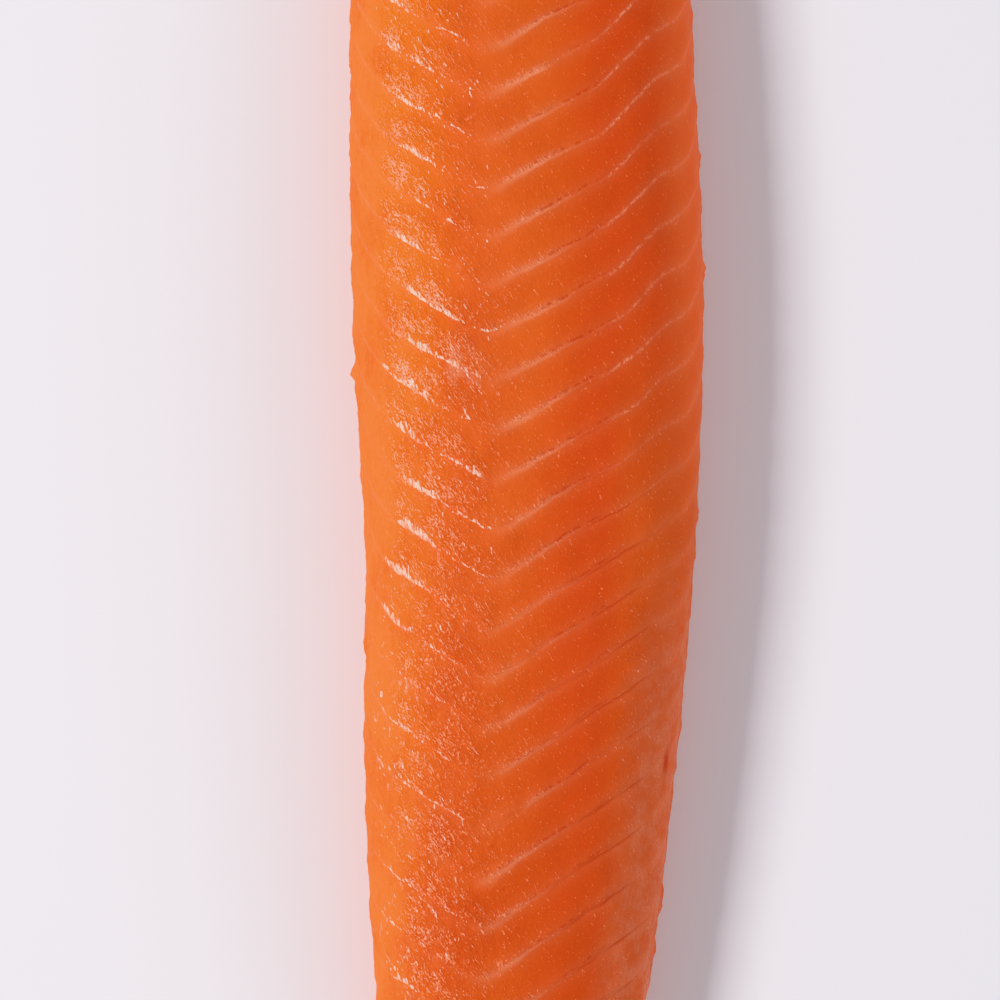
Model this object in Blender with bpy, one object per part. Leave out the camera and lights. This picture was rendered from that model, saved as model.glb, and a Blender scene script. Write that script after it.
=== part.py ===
"""A raw steelhead trout loin: the boneless strip along the fish's back, skinned and cut across at both ends.

Lengths are in millimetres until the mesh is scaled to metres. +Y is the head end, +X the thin side, +Z up.
"""

import math

import bmesh
import bpy
import numpy as np

MM = 0.001

# The outline along the loin, tail first: place, thick side, thin side, height of the crest
STATIONS = np.array(
    (
        (-156.0, -18.6, 6.4, 14.0),
        (-110.0, -22.6, 14.2, 18.6),
        (-72.0, -25.6, 20.2, 22.2),
        (-32.0, -27.6, 25.2, 25.0),
        (5.0, -27.5, 28.5, 26.6),
        (45.0, -29.6, 30.0, 27.0),
        (90.0, -30.1, 28.5, 26.0),
        (156.0, -27.8, 24.4, 22.4),
    )
)

# The cross-section: four quarters of rounded outlines that meet at the crest and at the widest points
CREST_SHARE = 0.41  # of the width, from the thick side
THICK_WIDEST, THIN_WIDEST = 0.38, 0.27  # height of the widest point, as a share of the crest's
THICK_ROUND = (2.0, 2.3)  # exponents of the upper outline, across and up
THIN_ROUND = (1.75, 2.6)
UNDER_ROUND = (7.0, 2.4)
UNDER_DROP = 1.2  # how far the lower quarters would reach, as a share of the widest point's height

# The flakes: layers of muscle that meet at thin pale walls, a row of chevrons with their points to the tail
FIRST_WALL = 98.0  # where wall 0 crosses the keel line
WALL_GAP, WALL_GAP_GROWTH = 7.8, 0.0171  # walls lie further apart towards the tail
KEEL_SHARE = 0.385  # the chevrons' points, as a share of the width from the thick side
KEEL_ROUND = 2.0
THICK_SLOPE, THICK_STEEP, THICK_BEND = 0.62, 0.9, 17.0  # an arm's slope, and what it gains past its bend
THIN_SLOPE_HEAD, THIN_SLOPE_TAIL = 0.54, 0.66
THIN_STEEP_HEAD, THIN_STEEP_TAIL = 0.5, 0.12
SLOPE_HEAD_AT, SLOPE_TAIL_AT = 35.0, -5.0  # where the slopes of the head end and of the tail end are reached
THIN_BEND_HEAD, THIN_BEND_TAIL = 18.8, 25.6
BEND_HEAD_AT, BEND_TAIL_AT = 90.0, 20.0
THIN_LEVEL, THIN_FLATTEN = 29.0, 0.6
SIDE_DEPTH, SIDE_SLOPE = 10.0, 1.0  # below this depth a chevron leans back down the side
FIRST_ROW, LAST_ROW, PAST_TAIL = -8, 42, 62.0  # the rows' walls, and how far past the tail cut they may lie

# Each flake's head side lies lower than its tail edge, which laps over the next flake
LAP_PLACES, LAP_HEIGHTS = (0.08, 0.45, 0.90), (-1.0, 0.1, 1.0)
THICK_LAP, THIN_LAP = 0.34, 0.17
KEEL_BLEND = 4.0  # the two sides' laps blend over this distance on either side of the keel line
LAP_STARTS, LAP_FULL = 0.5, 5.0  # heights: the underside is smooth

# The knife's two cuts: distance from the middle and lean, across and up
HALF_LENGTH = 150.0
HEAD_CUT_LEAN, TAIL_CUT_LEAN = (-0.06, 0.16), (0.10, -0.12)

# The mesh: columns run along the loin and rows follow the flakes
TOP_COLUMNS, UNDER_COLUMNS = 37, 7
COLUMNS_AT = 20.0  # the columns are spaced on the section at this place
SPACING_STEPS, FLAT_BELOW = 1000, 0.01
ROW_ROUNDS = 12  # a row's place depends on its section, and that on its place, so it is found in rounds
ANGLE_STEP = 0.01  # to either side of a point, for the direction its surface faces
WELD, SHORTEST_EDGE = 0.001, 0.02

FLESH_COLOUR = (0.78, 0.16, 0.035, 1.0)
FLESH_ROUGHNESS = 0.38


def smooth(low, high, value):
    """0 below low, 1 above high, and a soft step between."""
    share = np.clip((value - low) / (high - low), 0.0, 1.0)
    return share * share * (3.0 - 2.0 * share)


def ramp(value, softness=0.8):
    """0 below 0, value above it, with a rounded corner."""
    return softness * np.logaddexp(0.0, value / softness)


def along(column, y):
    """The smooth curve through one column of STATIONS."""
    places, values = STATIONS[:, 0], STATIONS[:, column]
    slopes = np.gradient(values, places)
    y = np.clip(y, places[0], places[-1])
    i = np.clip(np.searchsorted(places, y) - 1, 0, len(places) - 2)
    span = places[i + 1] - places[i]
    t = (y - places[i]) / span
    start = (1 + 2 * t) * (1 - t) ** 2 * values[i] + t * (1 - t) ** 2 * span * slopes[i]
    end = t * t * (3 - 2 * t) * values[i + 1] + t * t * (t - 1) * span * slopes[i + 1]
    return start + end


def section(angle, y):
    """The cross-section at y: angle 0 is the thin side, pi / 2 the crest and pi the thick side."""
    thick, thin, height = along(1, y), along(2, y), along(3, y)
    crest = thick + CREST_SHARE * (thin - thick)
    right, top = np.cos(angle) > 0, np.sin(angle) > 0
    widest = height * np.where(right, THIN_WIDEST, THICK_WIDEST)
    upper = np.where(right, THIN_ROUND[0], THICK_ROUND[0]), np.where(right, THIN_ROUND[1], THICK_ROUND[1])
    across = np.abs(np.cos(angle)) ** (2.0 / np.where(top, upper[0], UNDER_ROUND[0]))
    up = np.abs(np.sin(angle)) ** (2.0 / np.where(top, upper[1], UNDER_ROUND[1]))
    x = crest + across * np.where(right, thin - crest, thick - crest)
    z = widest + up * np.where(top, height - widest, -UNDER_DROP * widest)
    return x, np.maximum(z, 0.0)


def keel_line(y):
    """The x of the chevrons' points."""
    return along(1, y) + KEEL_SHARE * (along(2, y) - along(1, y))


def chevron(x, y, z):
    """How far towards the head a wall lies at x and z from where it crosses the keel line."""
    out = x - keel_line(y)
    far = np.sqrt(out * out + KEEL_ROUND**2) - KEEL_ROUND
    tail = smooth(SLOPE_HEAD_AT, SLOPE_TAIL_AT, y)
    bend = np.interp(y, (BEND_TAIL_AT, BEND_HEAD_AT), (THIN_BEND_TAIL, THIN_BEND_HEAD))
    thin_rise = (THIN_SLOPE_HEAD + (THIN_SLOPE_TAIL - THIN_SLOPE_HEAD) * tail) * far
    thin_rise += (THIN_STEEP_HEAD + (THIN_STEEP_TAIL - THIN_STEEP_HEAD) * tail) * ramp(out - bend)
    thin_rise -= THIN_FLATTEN * ramp(out - THIN_LEVEL)
    thick_rise = THICK_SLOPE * far + THICK_STEEP * ramp(-out - THICK_BEND)
    down_side = SIDE_SLOPE * ramp(along(3, y) - z - SIDE_DEPTH)
    return np.where(out > 0, thin_rise, thick_rise) + down_side


def wall_place(wall):
    """Where a wall, or a share of the way to the next one, crosses the keel line."""
    return FIRST_WALL - WALL_GAP * wall - WALL_GAP_GROWTH * wall * wall


def lap(wall, x, y, z):
    """How far the flakes stand out from the plain form."""
    most = THIN_LAP + (THICK_LAP - THIN_LAP) * smooth(-KEEL_BLEND, KEEL_BLEND, keel_line(y) - x)
    return most * smooth(LAP_STARTS, LAP_FULL, z) * np.interp(wall, LAP_PLACES, LAP_HEIGHTS, period=1.0)


def column_angles():
    """Angles round the section, evenly spaced over the top and further apart under the loin."""
    share = np.linspace(-1.0, 1.0, SPACING_STEPS + 1)[1:]
    under = 1.5 * math.pi + 0.5 * math.pi * np.sign(share) * np.abs(share) ** (UNDER_ROUND[0] / 2)
    angle = np.concatenate((np.linspace(0.0, math.pi, 3 * SPACING_STEPS + 1), under))
    x, z = section(angle, np.full_like(angle, COLUMNS_AT))
    step = np.hypot(np.diff(x), np.diff(z))
    flat = z[1:] + z[:-1] < FLAT_BELOW
    weight = np.where(flat, UNDER_COLUMNS / step[flat].sum(), TOP_COLUMNS / step[~flat].sum())
    travelled = np.concatenate(([0.0], np.cumsum(step * weight)))
    return np.interp(np.arange(TOP_COLUMNS + UNDER_COLUMNS + 1), travelled, angle)


def surface(angle, wall):
    """Points of the loin's form, in rows that follow the flakes, with the flakes' relief on it."""
    y = wall_place(wall)
    for _ in range(ROW_ROUNDS):
        x, z = section(angle, y)
        y = wall_place(wall) + chevron(x, y, z)
    x, z = section(angle, y)
    ahead_x, ahead_z = section(angle + ANGLE_STEP, y)
    behind_x, behind_z = section(angle - ANGLE_STEP, y)
    out_x, out_z = ahead_z - behind_z, behind_x - ahead_x
    out = lap(wall, x, y, z) / np.maximum(np.hypot(out_x, out_z), 1e-6)
    return np.stack((x + out * out_x, y, np.maximum(z + out * out_z, 0.0)), axis=-1)


def flake_rows():
    """Rows at each lap's low, middle and high place, from past the head cut to past the tail cut."""
    rows = np.array([wall + place for wall in range(FIRST_ROW, LAST_ROW + 1) for place in LAP_PLACES])
    return rows[wall_place(rows) > -HALF_LENGTH - PAST_TAIL]


def cut(bm, end, lean):
    """Takes off what lies beyond a flat cut, and closes it."""
    point = (0.0, end * HALF_LENGTH, 0.0)
    normal = (end * lean[0], end, end * lean[1])
    cut_edges = bmesh.ops.bisect_plane(
        bm,
        geom=bm.verts[:] + bm.edges[:] + bm.faces[:],
        plane_co=point,
        plane_no=normal,
        clear_outer=True,
    )["geom_cut"]
    edges = [part for part in cut_edges if isinstance(part, bmesh.types.BMEdge)]
    bmesh.ops.edgeloop_fill(bm, edges=edges)


def make_loin():
    angles, rows = column_angles(), flake_rows()
    bm = bmesh.new()
    bmesh.ops.create_grid(bm, x_segments=len(angles) - 1, y_segments=len(rows) - 1, size=0.5)
    across = np.array([round((v.co.x + 0.5) * (len(angles) - 1)) for v in bm.verts])
    down = np.array([round((v.co.y + 0.5) * (len(rows) - 1)) for v in bm.verts])
    for v, point in zip(bm.verts, surface(angles[across], rows[down])):
        v.co = point
    bmesh.ops.remove_doubles(bm, verts=bm.verts, dist=WELD)
    cut(bm, 1, HEAD_CUT_LEAN)
    cut(bm, -1, TAIL_CUT_LEAN)
    bmesh.ops.dissolve_degenerate(bm, dist=SHORTEST_EDGE, edges=bm.edges)
    bmesh.ops.triangulate(bm, faces=bm.faces)
    bmesh.ops.recalc_face_normals(bm, faces=bm.faces)
    corners = np.array([v.co for v in bm.verts])
    middle = (corners.min(axis=0) + corners.max(axis=0)) / 2
    bmesh.ops.translate(bm, verts=bm.verts, vec=(-middle[0], -middle[1], 0.0))
    bmesh.ops.scale(bm, verts=bm.verts, vec=(MM, MM, MM))
    mesh = bpy.data.meshes.new("loin")
    bm.to_mesh(mesh)
    bm.free()
    mesh.shade_smooth()
    return bpy.data.objects.new("loin", mesh)


def flesh():
    material = bpy.data.materials.new("raw_trout")
    material.use_nodes = True
    shader = material.node_tree.nodes["Principled BSDF"]
    shader.inputs["Base Color"].default_value = FLESH_COLOUR
    shader.inputs["Roughness"].default_value = FLESH_ROUGHNESS
    shader.inputs["Metallic"].default_value = 0.0
    return material


for old in list(bpy.data.objects):
    bpy.data.objects.remove(old, do_unlink=True)
loin = make_loin()
loin.data.materials.append(flesh())
bpy.context.scene.collection.objects.link(loin)
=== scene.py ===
"""A raw steelhead trout loin on a pale table, in soft light mostly from its thick side, seen from above."""

import math

import bmesh
import bpy
import numpy as np
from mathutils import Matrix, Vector, noise


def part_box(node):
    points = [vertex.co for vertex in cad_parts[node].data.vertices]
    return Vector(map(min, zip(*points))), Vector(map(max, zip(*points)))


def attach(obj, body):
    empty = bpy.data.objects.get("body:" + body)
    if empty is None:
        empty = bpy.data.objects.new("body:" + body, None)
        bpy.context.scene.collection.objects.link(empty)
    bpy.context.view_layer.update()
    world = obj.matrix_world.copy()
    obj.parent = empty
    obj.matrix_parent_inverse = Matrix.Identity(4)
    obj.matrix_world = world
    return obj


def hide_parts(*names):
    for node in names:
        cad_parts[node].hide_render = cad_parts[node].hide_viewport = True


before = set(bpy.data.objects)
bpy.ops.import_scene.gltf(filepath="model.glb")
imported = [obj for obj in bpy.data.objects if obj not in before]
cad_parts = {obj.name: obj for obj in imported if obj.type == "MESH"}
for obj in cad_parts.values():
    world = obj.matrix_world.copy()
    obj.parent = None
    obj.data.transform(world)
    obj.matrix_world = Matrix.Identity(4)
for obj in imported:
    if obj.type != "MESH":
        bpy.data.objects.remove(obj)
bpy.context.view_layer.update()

# ---- The loin's form ------------------------------------------------------------------------------------------------
# The boneless strip along the fish's back, skinned and cut across at both ends: thick and round on the -X side, thin
# on the +X side, flat below. It is one tube of flesh, drawn in rows that follow its flakes, and its lengths are in
# millimetres until its mesh is done. Its outline and its flakes are the solid's own.

MM = 0.001

# The outline along the loin, tail first: place, thick side, thin side, height of the crest
STATIONS = np.array(
    (
        (-156.0, -18.6, 6.4, 14.0),
        (-110.0, -22.6, 14.2, 18.6),
        (-72.0, -25.6, 20.2, 22.2),
        (-32.0, -27.6, 25.2, 25.0),
        (5.0, -27.5, 28.5, 26.6),
        (45.0, -29.6, 30.0, 27.0),
        (90.0, -30.1, 28.5, 26.0),
        (156.0, -27.8, 24.4, 22.4),
    )
)
CREST_SHARE = 0.41  # of the width, from the thick side
THICK_WIDEST, THIN_WIDEST = 0.38, 0.27  # height of the widest point, as a share of the crest's
THICK_ROUND, THIN_ROUND, UNDER_ROUND = (2.0, 2.3), (1.75, 2.6), (7.0, 2.4)  # exponents, across and up
UNDER_DROP = 1.2  # how far the lower quarters would reach, as a share of the widest point's height
HALF_LENGTH = 150.0
HEAD_CUT_LEAN, TAIL_CUT_LEAN = (-0.06, 0.16), (0.10, -0.12)


def smooth(low, high, value):
    """0 below low, 1 above high, and a soft step between."""
    share = np.clip((value - low) / (high - low), 0.0, 1.0)
    return share * share * (3.0 - 2.0 * share)


def ramp(value, softness=0.8):
    """0 below 0, value above it, with a rounded corner."""
    return softness * np.logaddexp(0.0, value / softness)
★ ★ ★
-- Exercise details --
Transcribe the lines above from the one with "material.use_nodes = True" through the one with "bpy.data.objects.remove(obj)". Include both ends and leave out every other line.

-- Correct answer --
    material.use_nodes = True
    shader = material.node_tree.nodes["Principled BSDF"]
    shader.inputs["Base Color"].default_value = FLESH_COLOUR
    shader.inputs["Roughness"].default_value = FLESH_ROUGHNESS
    shader.inputs["Metallic"].default_value = 0.0
    return material


for old in list(bpy.data.objects):
    bpy.data.objects.remove(old, do_unlink=True)
loin = make_loin()
loin.data.materials.append(flesh())
bpy.context.scene.collection.objects.link(loin)
=== scene.py ===
"""A raw steelhead trout loin on a pale table, in soft light mostly from its thick side, seen from above."""

import math

import bmesh
import bpy
import numpy as np
from mathutils import Matrix, Vector, noise


def part_box(node):
    points = [vertex.co for vertex in cad_parts[node].data.vertices]
    return Vector(map(min, zip(*points))), Vector(map(max, zip(*points)))


def attach(obj, body):
    empty = bpy.data.objects.get("body:" + body)
    if empty is None:
        empty = bpy.data.objects.new("body:" + body, None)
        bpy.context.scene.collection.objects.link(empty)
    bpy.context.view_layer.update()
    world = obj.matrix_world.copy()
    obj.parent = empty
    obj.matrix_parent_inverse = Matrix.Identity(4)
    obj.matrix_world = world
    return obj


def hide_parts(*names):
    for node in names:
        cad_parts[node].hide_render = cad_parts[node].hide_viewport = True


before = set(bpy.data.objects)
bpy.ops.import_scene.gltf(filepath="model.glb")
imported = [obj for obj in bpy.data.objects if obj not in before]
cad_parts = {obj.name: obj for obj in imported if obj.type == "MESH"}
for obj in cad_parts.values():
    world = obj.matrix_world.copy()
    obj.parent = None
    obj.data.transform(world)
    obj.matrix_world = Matrix.Identity(4)
for obj in imported:
    if obj.type != "MESH":
        bpy.data.objects.remove(obj)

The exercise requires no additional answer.